Angel Island immigration reception center in 1915. (Library of Congress)
Sometimes called the Ellis Island of the West, the Angel Island immigration station was not precisely a West Coast counterpart of the East Coast’s main immigrant processing center. In fact, owing to the anti-Asian immigration laws in force during the center’s years of operation, Angel Island officials often devoted themselves to keeping newcomers out of the United States, rather than welcoming them in.
The largest island in California’s San Francisco Bay, Angel Island is a natural land mass of 1.2 square miles located about one mile from the mainland of Marin County, north of San Francisco. In sharp contrast to the much smaller and mostly flat Ellis Island, Angel Island is dominated by an 800-foot-high peak. After serving for thousands of years as hunting and fishing territory for the coastal Miwok people, the island came under Spanish colonial control during the late eighteenth century and passed to the United States in 1848, after the Mexican War. In 1863, the U.S. Army established a camp on the island and built artillery installations along its shore. The island served as a departure and homecoming port for troops during the Spanish-American War and both world wars. Some prisoners of war were detained on the island, and the Army operated a quarantine station there for many years.

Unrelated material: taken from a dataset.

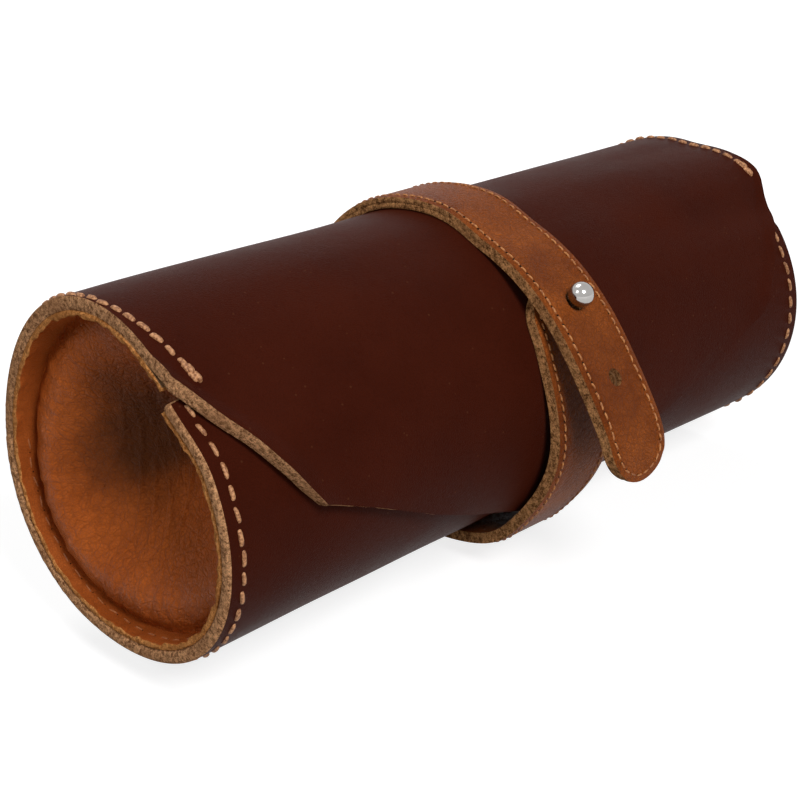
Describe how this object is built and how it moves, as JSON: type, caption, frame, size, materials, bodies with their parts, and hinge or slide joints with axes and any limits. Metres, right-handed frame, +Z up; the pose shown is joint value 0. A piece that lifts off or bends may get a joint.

In 1905, the federal government decided to expand beyond military use of the island by building an immigration facility near an inlet called China Cove on the island’s northeast coast. Opened for business five years later, the Angel Island Immigration Station became the principal site where U.S. officials detained and interrogated thousands of new arrivals from China, Japan, and other Asian countries. Unlike European immigrants, who were welcomed to the United States after cursory examinations, Asian immigrants passing through Angel Island experienced targeted discrimination in the form of exclusion policies mandated by U.S. laws originally enacted during the 1880’s.
Large-scale Chinese immigration to the United States had begun in 1848, at the start of the California gold rush. Tens of thousands of Chinese workers dug for gold, built railroads, and worked for rock-bottom wages at many other jobs, often sending remittance money home to families in China. Meanwhile, they encountered widespread hostility from Americans of European ancestry, many of whom feared competition from cheap Asian labor. In 1882, the Chinese became targets of federal anti-immigration legislation in the formof the Chinese Exclusion Act, which one U.S. senator denounced as "legalization of racial discrimination.” The act barred all Chinese laborers and most other Chinese from entering the United States, and placed numerous restrictions on those already in the country. China at this time was a politically weak nation, unable to protest the discriminatory treatment its sons and daughters received in the United States, so the policy faced no effective international challenges and was later renewed.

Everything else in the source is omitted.